→ **Exercise task**:
Set down, exactly as written, only the lines starting with the one that holds "Keep writing the" and ending with the one that holds "(0, pocket_floor), (0, roof), (grip, roof)])".

→ **Recorded information**:
☆ ☆ ☆ ☆ ☆ ☆ ☆

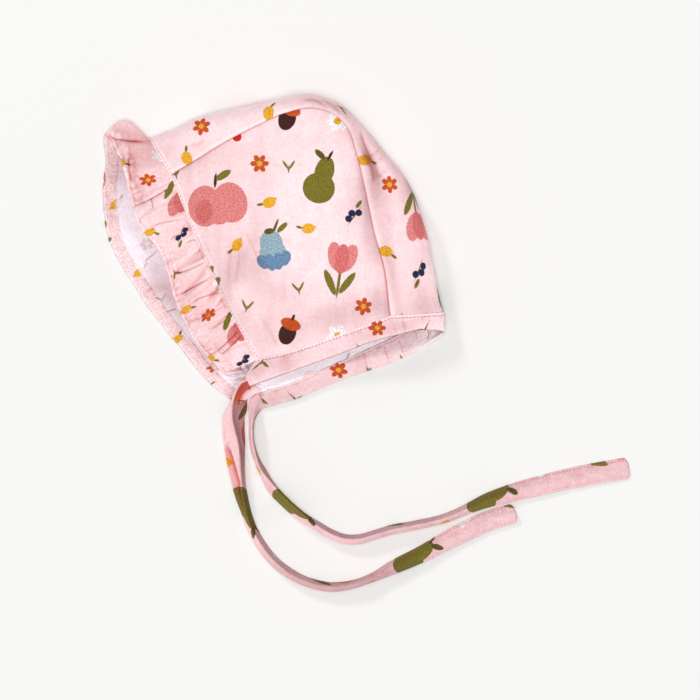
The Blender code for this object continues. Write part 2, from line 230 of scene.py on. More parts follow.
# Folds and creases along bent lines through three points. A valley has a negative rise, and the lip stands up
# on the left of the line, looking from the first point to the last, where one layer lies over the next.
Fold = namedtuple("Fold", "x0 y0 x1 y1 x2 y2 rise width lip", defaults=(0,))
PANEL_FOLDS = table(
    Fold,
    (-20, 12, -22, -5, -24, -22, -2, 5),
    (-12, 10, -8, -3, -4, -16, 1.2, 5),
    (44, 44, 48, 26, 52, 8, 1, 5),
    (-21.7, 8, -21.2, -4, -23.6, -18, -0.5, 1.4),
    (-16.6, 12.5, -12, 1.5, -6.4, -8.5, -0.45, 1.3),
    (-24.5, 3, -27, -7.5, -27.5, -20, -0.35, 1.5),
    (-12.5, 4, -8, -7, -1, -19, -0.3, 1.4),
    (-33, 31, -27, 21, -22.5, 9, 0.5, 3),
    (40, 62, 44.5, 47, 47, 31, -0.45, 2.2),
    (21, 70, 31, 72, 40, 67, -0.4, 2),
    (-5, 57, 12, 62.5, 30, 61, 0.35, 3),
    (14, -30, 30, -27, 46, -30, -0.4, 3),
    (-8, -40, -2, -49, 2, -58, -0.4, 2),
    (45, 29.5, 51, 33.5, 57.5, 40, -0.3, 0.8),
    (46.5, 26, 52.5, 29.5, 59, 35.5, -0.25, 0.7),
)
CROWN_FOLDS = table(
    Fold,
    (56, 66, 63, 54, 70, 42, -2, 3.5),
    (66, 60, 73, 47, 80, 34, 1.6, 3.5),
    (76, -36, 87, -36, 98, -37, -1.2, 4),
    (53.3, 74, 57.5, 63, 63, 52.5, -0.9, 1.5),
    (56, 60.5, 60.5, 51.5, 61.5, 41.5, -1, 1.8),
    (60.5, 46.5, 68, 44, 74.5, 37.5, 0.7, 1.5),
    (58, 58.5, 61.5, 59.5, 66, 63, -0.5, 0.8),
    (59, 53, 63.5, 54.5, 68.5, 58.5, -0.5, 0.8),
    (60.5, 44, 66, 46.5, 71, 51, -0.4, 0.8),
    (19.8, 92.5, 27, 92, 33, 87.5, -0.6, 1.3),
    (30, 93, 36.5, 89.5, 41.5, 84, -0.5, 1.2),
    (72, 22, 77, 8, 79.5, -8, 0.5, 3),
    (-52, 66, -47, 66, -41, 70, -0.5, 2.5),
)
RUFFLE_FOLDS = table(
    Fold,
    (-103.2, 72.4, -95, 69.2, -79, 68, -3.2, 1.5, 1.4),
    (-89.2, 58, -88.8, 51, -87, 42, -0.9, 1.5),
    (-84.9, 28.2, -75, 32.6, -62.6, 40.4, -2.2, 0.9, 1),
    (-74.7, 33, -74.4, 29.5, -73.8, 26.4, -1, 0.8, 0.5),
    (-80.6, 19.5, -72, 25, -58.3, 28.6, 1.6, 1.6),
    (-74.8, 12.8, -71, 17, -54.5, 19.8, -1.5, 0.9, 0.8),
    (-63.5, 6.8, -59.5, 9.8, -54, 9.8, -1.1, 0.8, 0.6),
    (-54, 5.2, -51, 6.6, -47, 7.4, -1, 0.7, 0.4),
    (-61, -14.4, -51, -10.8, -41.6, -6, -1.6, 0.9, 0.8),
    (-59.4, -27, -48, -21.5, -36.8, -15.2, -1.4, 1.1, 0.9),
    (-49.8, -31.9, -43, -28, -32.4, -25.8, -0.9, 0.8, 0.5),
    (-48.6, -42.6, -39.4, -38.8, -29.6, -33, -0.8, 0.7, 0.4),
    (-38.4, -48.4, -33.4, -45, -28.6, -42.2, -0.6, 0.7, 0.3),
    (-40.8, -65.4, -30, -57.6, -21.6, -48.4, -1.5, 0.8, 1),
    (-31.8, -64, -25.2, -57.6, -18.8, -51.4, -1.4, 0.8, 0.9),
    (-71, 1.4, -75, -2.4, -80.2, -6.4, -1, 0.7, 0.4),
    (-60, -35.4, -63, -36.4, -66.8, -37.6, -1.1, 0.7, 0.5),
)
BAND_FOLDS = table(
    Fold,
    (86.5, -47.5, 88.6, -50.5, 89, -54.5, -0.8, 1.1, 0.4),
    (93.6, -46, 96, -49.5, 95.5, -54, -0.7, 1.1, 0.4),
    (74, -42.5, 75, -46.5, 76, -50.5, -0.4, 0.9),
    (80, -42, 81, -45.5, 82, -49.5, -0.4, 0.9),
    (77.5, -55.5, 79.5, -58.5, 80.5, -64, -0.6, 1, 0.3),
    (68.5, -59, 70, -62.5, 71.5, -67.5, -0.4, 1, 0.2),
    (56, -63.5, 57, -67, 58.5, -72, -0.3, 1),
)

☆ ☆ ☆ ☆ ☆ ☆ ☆

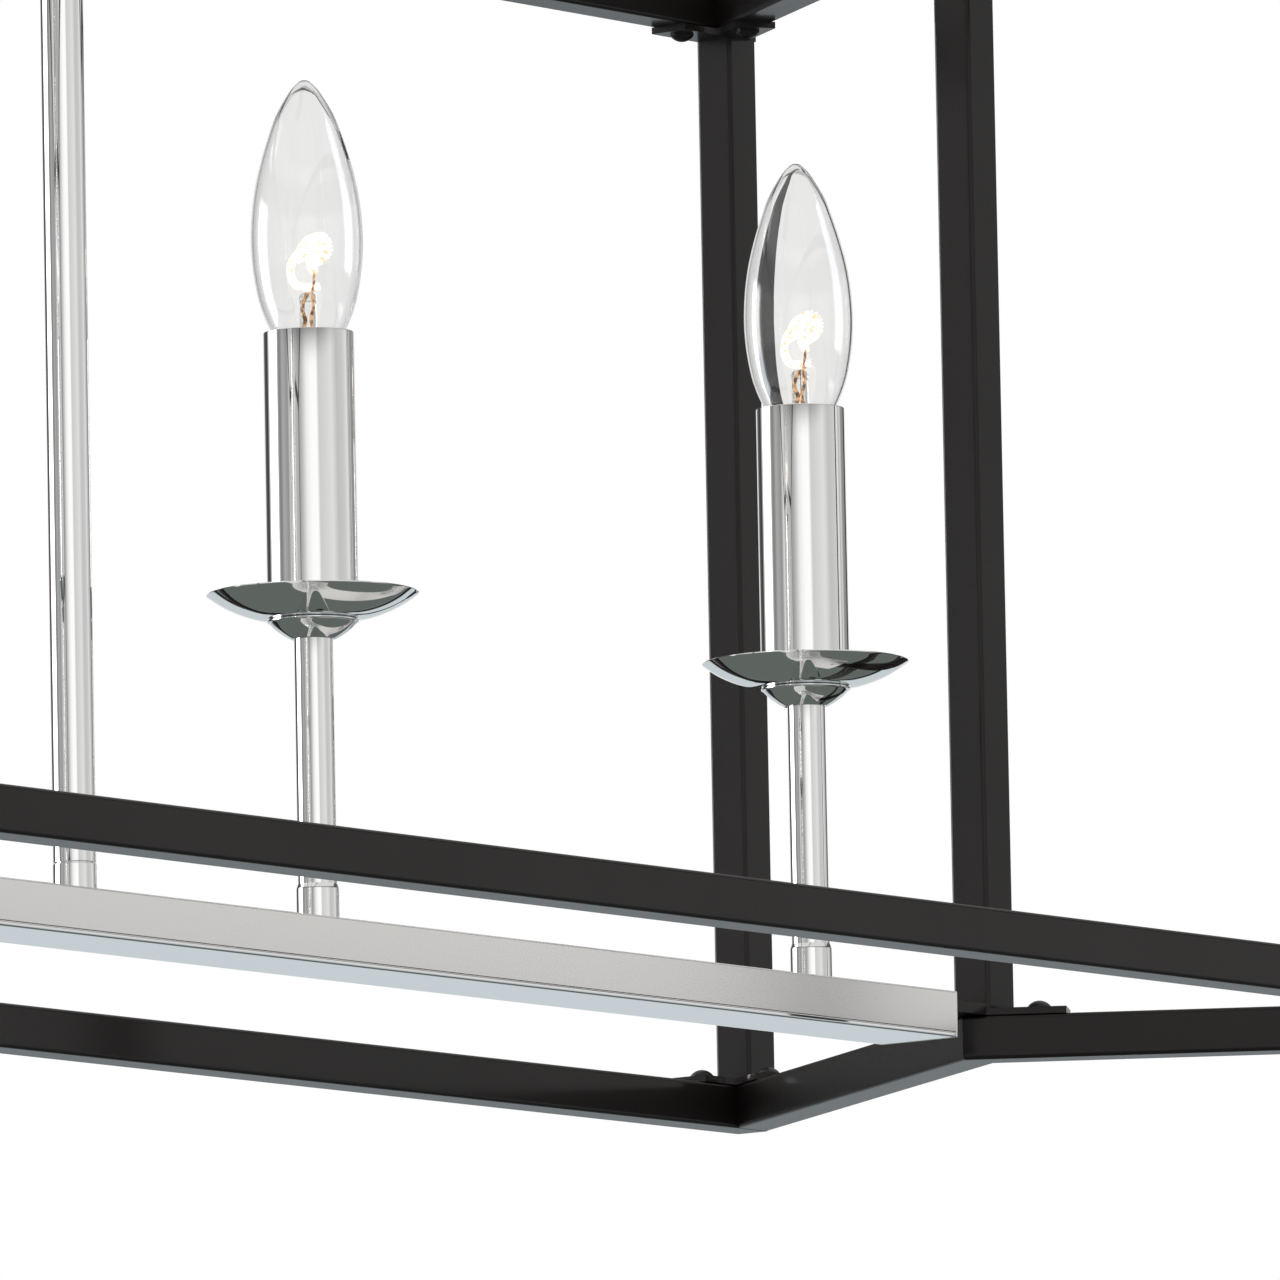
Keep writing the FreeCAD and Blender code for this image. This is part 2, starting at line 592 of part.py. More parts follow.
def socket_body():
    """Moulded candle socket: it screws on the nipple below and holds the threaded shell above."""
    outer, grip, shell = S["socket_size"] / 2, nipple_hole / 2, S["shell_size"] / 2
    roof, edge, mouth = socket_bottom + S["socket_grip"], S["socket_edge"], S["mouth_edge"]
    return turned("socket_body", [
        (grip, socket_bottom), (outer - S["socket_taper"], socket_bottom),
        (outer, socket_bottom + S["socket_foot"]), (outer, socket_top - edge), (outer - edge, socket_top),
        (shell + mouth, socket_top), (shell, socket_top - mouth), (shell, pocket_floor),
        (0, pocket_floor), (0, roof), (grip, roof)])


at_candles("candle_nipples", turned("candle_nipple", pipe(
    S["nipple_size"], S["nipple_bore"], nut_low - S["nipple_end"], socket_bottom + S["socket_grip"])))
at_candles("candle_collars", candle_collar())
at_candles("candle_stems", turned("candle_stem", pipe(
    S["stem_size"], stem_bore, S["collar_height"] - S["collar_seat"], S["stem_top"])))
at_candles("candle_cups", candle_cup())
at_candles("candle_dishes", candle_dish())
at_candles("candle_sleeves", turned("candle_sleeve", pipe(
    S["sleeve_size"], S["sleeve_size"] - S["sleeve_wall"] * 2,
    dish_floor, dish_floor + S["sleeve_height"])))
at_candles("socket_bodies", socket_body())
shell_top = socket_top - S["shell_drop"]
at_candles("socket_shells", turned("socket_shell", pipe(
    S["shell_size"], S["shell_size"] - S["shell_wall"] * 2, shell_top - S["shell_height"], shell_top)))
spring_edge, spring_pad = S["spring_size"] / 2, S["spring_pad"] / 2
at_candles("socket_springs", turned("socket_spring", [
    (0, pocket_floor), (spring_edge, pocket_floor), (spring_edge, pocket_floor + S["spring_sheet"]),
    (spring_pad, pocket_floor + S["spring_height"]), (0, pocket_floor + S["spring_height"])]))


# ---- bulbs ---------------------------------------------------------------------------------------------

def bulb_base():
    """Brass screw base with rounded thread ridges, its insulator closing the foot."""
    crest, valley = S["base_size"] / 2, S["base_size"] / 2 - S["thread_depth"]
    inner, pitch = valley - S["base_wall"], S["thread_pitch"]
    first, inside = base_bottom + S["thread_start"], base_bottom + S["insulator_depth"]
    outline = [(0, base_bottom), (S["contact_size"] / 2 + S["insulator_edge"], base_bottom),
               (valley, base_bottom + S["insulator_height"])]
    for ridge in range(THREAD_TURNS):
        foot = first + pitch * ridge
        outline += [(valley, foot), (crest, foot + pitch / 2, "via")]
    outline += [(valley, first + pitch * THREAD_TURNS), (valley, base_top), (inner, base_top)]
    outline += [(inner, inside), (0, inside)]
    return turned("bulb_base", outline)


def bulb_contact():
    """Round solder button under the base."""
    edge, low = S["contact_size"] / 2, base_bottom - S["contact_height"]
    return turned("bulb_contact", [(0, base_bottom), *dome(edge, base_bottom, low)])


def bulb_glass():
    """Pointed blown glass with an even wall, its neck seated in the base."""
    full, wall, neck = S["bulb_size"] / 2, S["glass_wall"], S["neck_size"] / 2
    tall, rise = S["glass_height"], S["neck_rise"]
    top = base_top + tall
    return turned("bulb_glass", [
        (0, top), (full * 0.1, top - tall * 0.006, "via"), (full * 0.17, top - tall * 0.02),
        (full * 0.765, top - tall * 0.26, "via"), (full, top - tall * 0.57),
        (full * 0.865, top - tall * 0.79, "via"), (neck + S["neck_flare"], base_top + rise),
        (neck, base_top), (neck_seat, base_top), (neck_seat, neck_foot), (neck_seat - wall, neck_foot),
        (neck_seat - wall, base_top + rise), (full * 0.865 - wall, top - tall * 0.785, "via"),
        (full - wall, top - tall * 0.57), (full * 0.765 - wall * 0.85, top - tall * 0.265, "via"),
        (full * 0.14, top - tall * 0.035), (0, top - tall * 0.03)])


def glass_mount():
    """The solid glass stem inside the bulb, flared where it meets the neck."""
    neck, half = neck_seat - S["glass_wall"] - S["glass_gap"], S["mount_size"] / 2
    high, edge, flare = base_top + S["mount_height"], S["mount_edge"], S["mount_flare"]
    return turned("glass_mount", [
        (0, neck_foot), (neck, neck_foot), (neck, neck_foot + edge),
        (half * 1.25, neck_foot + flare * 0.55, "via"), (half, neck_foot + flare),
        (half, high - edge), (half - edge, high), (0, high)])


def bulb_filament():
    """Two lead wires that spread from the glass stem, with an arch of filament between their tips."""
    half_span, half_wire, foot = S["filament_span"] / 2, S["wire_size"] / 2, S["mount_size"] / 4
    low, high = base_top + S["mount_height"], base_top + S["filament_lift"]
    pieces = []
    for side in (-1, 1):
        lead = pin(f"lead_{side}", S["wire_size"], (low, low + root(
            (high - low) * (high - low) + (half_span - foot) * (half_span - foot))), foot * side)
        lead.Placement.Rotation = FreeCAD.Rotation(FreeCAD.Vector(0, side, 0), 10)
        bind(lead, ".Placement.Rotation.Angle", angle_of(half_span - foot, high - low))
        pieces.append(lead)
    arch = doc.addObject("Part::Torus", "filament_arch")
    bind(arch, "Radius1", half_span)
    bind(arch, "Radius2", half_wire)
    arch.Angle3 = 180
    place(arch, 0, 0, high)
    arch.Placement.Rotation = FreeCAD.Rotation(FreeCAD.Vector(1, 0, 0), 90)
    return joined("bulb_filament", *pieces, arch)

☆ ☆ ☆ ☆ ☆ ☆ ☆

→ **Task result**:
Keep writing the FreeCAD and Blender code for this image. This is part 2, starting at line 592 of part.py. More parts follow.
def socket_body():
    """Moulded candle socket: it screws on the nipple below and holds the threaded shell above."""
    outer, grip, shell = S["socket_size"] / 2, nipple_hole / 2, S["shell_size"] / 2
    roof, edge, mouth = socket_bottom + S["socket_grip"], S["socket_edge"], S["mouth_edge"]
    return turned("socket_body", [
        (grip, socket_bottom), (outer - S["socket_taper"], socket_bottom),
        (outer, socket_bottom + S["socket_foot"]), (outer, socket_top - edge), (outer - edge, socket_top),
        (shell + mouth, socket_top), (shell, socket_top - mouth), (shell, pocket_floor),
        (0, pocket_floor), (0, roof), (grip, roof)])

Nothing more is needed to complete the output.